• WHAT YOU NEED TO DO
Restate word for word the lines beginning at the one that contains "Keep writing the" and ending at the one that contains "hide_parts(*nodes)"; include both and nothing else.

• DATASET RECORDS
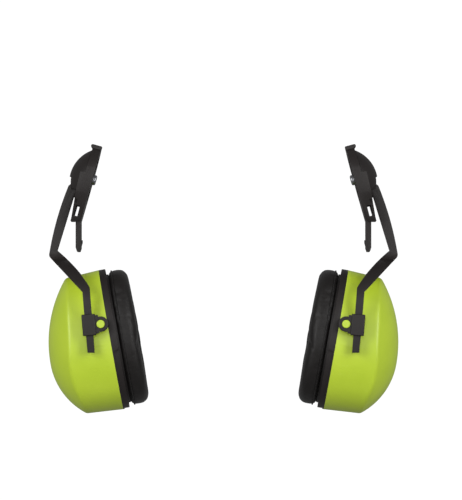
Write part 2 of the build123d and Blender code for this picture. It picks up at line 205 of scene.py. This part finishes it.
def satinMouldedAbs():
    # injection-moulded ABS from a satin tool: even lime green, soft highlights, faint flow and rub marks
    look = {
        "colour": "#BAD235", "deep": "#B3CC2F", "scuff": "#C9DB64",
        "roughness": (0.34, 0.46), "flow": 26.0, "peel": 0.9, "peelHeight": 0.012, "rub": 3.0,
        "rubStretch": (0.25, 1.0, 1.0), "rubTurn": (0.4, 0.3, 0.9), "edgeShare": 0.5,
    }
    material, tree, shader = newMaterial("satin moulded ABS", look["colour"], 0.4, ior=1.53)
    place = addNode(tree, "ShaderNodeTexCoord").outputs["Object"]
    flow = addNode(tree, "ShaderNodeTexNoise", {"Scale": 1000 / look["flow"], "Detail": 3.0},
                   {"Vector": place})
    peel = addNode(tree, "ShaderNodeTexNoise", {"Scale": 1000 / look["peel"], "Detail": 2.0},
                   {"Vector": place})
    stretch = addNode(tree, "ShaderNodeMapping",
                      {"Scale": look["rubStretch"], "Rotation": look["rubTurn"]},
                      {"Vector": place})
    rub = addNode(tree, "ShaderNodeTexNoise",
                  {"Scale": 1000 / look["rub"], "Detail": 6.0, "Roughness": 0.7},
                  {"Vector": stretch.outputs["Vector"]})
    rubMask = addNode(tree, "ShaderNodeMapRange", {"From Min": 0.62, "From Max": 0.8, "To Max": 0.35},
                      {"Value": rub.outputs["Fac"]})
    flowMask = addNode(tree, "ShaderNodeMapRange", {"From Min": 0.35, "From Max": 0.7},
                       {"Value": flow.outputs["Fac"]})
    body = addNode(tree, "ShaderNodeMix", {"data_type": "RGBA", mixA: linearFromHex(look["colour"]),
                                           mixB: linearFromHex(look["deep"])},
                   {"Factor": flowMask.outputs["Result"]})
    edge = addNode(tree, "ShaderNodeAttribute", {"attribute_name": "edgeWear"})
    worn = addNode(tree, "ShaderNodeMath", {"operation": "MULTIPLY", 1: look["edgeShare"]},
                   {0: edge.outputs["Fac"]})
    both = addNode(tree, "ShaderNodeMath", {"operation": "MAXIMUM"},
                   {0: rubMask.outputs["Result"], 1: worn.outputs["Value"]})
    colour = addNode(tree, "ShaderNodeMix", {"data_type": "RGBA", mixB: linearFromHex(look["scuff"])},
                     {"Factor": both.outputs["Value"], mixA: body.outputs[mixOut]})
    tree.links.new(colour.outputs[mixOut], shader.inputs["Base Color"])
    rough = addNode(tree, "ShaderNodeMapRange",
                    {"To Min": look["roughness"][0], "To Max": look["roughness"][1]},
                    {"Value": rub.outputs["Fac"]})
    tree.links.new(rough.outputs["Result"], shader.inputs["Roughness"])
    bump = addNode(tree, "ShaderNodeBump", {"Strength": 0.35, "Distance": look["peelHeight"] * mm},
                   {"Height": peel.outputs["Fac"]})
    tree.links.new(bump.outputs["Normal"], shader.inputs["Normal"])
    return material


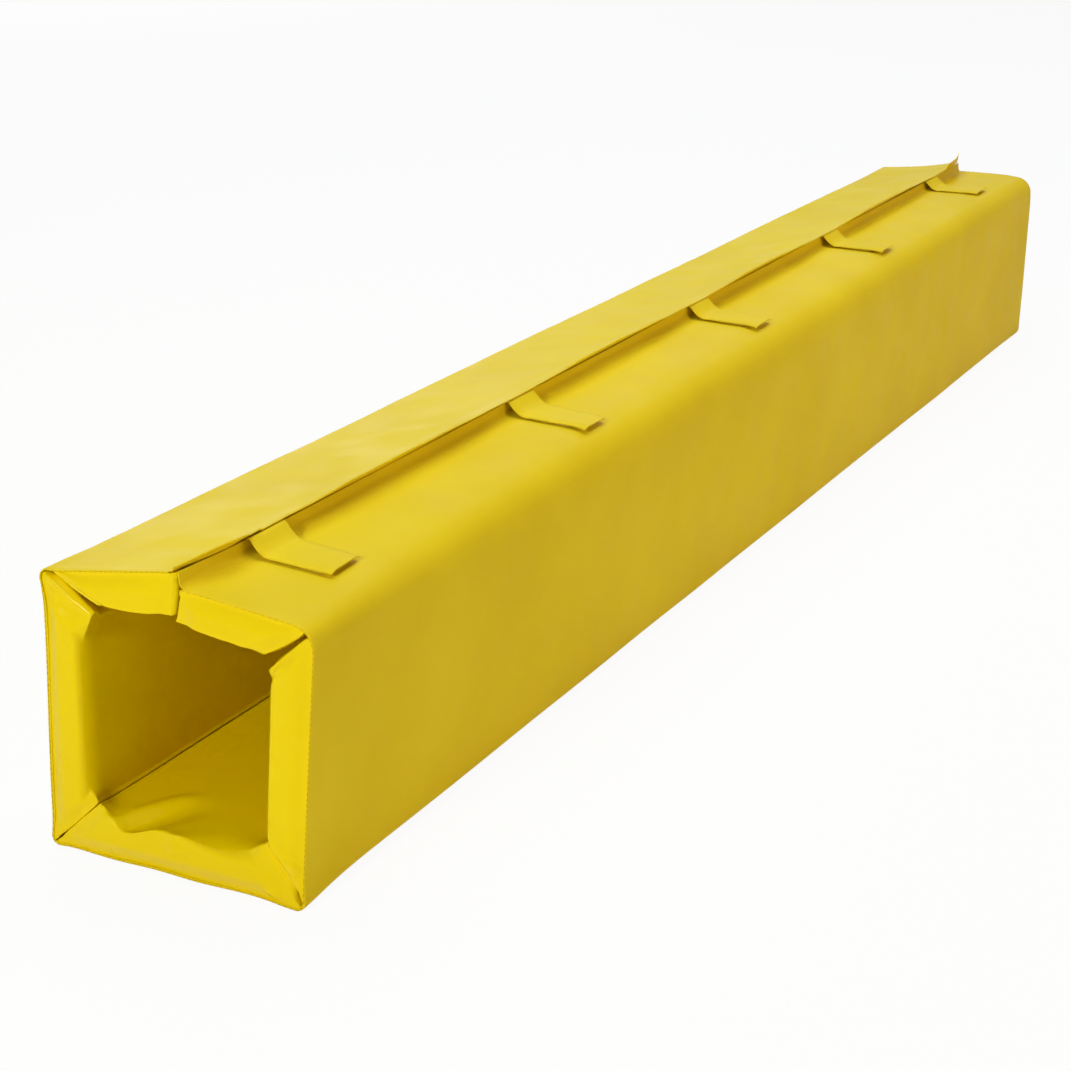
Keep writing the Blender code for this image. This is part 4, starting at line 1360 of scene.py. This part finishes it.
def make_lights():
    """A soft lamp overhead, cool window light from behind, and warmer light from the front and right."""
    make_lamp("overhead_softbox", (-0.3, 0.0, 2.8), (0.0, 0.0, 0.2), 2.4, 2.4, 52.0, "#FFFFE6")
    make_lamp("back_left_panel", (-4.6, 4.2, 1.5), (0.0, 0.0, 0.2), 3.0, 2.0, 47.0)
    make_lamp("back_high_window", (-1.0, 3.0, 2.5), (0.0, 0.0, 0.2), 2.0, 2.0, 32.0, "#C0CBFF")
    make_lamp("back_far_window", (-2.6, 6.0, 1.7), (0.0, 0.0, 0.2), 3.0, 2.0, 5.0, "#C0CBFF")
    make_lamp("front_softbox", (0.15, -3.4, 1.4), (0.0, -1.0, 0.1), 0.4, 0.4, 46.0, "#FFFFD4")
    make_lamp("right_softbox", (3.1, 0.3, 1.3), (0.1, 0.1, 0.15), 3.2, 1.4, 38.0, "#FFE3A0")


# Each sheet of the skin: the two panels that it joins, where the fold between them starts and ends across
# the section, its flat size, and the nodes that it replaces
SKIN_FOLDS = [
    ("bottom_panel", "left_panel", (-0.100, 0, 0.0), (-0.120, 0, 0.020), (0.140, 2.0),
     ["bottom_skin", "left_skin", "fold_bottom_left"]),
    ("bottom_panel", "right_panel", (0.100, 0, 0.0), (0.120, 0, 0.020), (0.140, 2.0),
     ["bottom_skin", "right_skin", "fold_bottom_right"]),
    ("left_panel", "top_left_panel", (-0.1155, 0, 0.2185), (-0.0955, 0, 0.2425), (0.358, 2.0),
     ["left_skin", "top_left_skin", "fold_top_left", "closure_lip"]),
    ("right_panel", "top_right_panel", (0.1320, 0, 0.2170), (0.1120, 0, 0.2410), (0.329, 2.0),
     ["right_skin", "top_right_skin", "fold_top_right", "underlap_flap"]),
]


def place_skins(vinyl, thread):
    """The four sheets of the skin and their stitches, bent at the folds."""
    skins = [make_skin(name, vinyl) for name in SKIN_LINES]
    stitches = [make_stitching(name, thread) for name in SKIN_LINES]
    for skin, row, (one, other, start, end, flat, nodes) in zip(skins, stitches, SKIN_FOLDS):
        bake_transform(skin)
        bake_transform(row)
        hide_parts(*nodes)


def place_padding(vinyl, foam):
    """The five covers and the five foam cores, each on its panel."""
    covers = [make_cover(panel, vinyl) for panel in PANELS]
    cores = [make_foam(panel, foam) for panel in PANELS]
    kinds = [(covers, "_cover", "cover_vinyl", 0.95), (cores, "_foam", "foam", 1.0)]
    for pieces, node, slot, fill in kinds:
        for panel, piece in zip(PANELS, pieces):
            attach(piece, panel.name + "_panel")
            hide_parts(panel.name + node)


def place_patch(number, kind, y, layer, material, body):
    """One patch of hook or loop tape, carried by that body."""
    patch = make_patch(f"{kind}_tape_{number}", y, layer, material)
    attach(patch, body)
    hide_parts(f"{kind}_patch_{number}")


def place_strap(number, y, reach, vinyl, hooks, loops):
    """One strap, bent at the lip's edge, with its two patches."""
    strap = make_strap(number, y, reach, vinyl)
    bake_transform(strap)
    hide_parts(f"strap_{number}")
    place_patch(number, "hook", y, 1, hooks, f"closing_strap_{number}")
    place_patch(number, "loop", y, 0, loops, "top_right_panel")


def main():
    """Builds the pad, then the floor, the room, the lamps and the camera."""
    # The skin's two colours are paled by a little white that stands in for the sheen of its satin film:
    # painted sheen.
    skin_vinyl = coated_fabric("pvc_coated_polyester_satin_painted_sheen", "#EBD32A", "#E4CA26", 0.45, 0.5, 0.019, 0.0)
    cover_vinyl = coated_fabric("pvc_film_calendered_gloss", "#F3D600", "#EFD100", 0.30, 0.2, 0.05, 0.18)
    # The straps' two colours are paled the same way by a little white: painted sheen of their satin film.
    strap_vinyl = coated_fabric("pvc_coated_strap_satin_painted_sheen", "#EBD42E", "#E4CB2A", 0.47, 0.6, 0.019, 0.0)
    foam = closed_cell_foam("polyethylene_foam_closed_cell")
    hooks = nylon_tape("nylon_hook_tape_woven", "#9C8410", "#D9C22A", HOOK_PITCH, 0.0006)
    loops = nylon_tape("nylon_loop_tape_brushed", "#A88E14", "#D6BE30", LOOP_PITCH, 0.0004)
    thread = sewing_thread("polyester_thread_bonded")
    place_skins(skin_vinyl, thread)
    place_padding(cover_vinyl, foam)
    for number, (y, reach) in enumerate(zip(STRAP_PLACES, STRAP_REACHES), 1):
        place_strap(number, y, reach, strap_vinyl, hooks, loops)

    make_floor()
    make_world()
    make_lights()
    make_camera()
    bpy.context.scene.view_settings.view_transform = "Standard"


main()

• WORKED SOLUTION
Keep writing the Blender code for this image. This is part 4, starting at line 1360 of scene.py. This part finishes it.
def make_lights():
    """A soft lamp overhead, cool window light from behind, and warmer light from the front and right."""
    make_lamp("overhead_softbox", (-0.3, 0.0, 2.8), (0.0, 0.0, 0.2), 2.4, 2.4, 52.0, "#FFFFE6")
    make_lamp("back_left_panel", (-4.6, 4.2, 1.5), (0.0, 0.0, 0.2), 3.0, 2.0, 47.0)
    make_lamp("back_high_window", (-1.0, 3.0, 2.5), (0.0, 0.0, 0.2), 2.0, 2.0, 32.0, "#C0CBFF")
    make_lamp("back_far_window", (-2.6, 6.0, 1.7), (0.0, 0.0, 0.2), 3.0, 2.0, 5.0, "#C0CBFF")
    make_lamp("front_softbox", (0.15, -3.4, 1.4), (0.0, -1.0, 0.1), 0.4, 0.4, 46.0, "#FFFFD4")
    make_lamp("right_softbox", (3.1, 0.3, 1.3), (0.1, 0.1, 0.15), 3.2, 1.4, 38.0, "#FFE3A0")


# Each sheet of the skin: the two panels that it joins, where the fold between them starts and ends across
# the section, its flat size, and the nodes that it replaces
SKIN_FOLDS = [
    ("bottom_panel", "left_panel", (-0.100, 0, 0.0), (-0.120, 0, 0.020), (0.140, 2.0),
     ["bottom_skin", "left_skin", "fold_bottom_left"]),
    ("bottom_panel", "right_panel", (0.100, 0, 0.0), (0.120, 0, 0.020), (0.140, 2.0),
     ["bottom_skin", "right_skin", "fold_bottom_right"]),
    ("left_panel", "top_left_panel", (-0.1155, 0, 0.2185), (-0.0955, 0, 0.2425), (0.358, 2.0),
     ["left_skin", "top_left_skin", "fold_top_left", "closure_lip"]),
    ("right_panel", "top_right_panel", (0.1320, 0, 0.2170), (0.1120, 0, 0.2410), (0.329, 2.0),
     ["right_skin", "top_right_skin", "fold_top_right", "underlap_flap"]),
]


def place_skins(vinyl, thread):
    """The four sheets of the skin and their stitches, bent at the folds."""
    skins = [make_skin(name, vinyl) for name in SKIN_LINES]
    stitches = [make_stitching(name, thread) for name in SKIN_LINES]
    for skin, row, (one, other, start, end, flat, nodes) in zip(skins, stitches, SKIN_FOLDS):
        bake_transform(skin)
        bake_transform(row)
        hide_parts(*nodes)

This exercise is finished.